Saturday, August 7, 2010

Health Problems

I’ve been diagnosed by a Russian doctor as having feeble limbs. There are two explanations for this diagnosis. The first is that when interviewed in Russian, I might have answered “da” to a question when I should have said “nyet.” The second explanation is a little more complicated.

Slava wanted a traditional Russian vacation this year. In Soviet times people didn’t do frivolous things like go off to have fun; they got authorization for health treatment at a sanitarium. The experience, I’ve been told, is quite relaxing.

I was quite willing to go to the Health Hotel for ten days. Slava made reservations and booked our flight, then he asked me what kind of health treatment I wanted. I said that I feel perfectly fine. It was the wrong answer. “What?!! You’d take the place of someone who really needs it?!!” We set off to find something wrong with me.

It turns out it’s best if there’s just a little bit wrong with you. Having tuberculosis or HIV or a sexually transmittable disease is not good. So I got a lung x-ray, an EKG, went to a gynecologist, and left blood and urine samples at the Russian Academy of Sciences polyclinic. Everything was normal.
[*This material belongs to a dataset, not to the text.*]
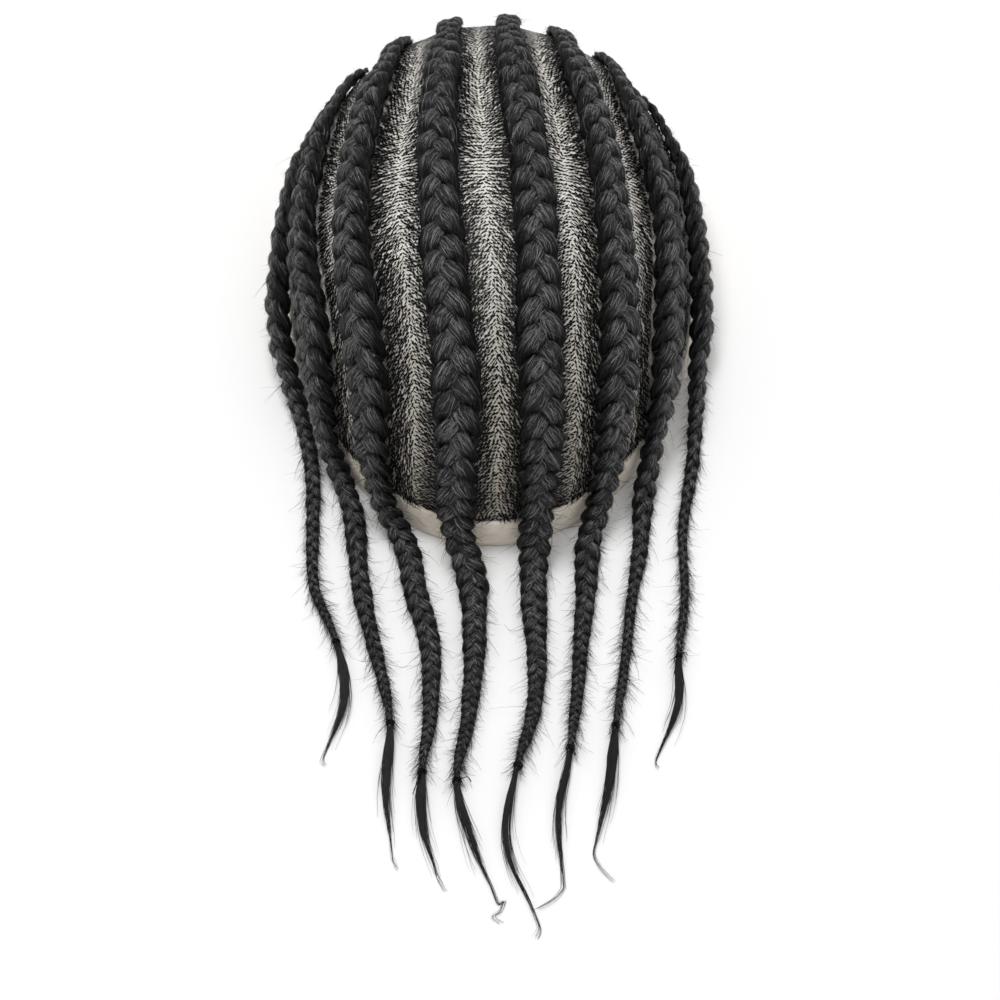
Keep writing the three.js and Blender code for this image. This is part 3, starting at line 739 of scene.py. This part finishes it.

It was up to one last doctor to determine a reason for me to go to the Health Hotel for ten days.  

I helpfully suggested that my cardiovascular system might benefit from attention. (It doesn’t get enough attention from me, in the form of regular exercise.) As an essentially lazy person I was thinking that Russian medicine might have a machine that would do the work for me while I lie around for ten days... I think this is how I got the diagnosis of having feeble limbs.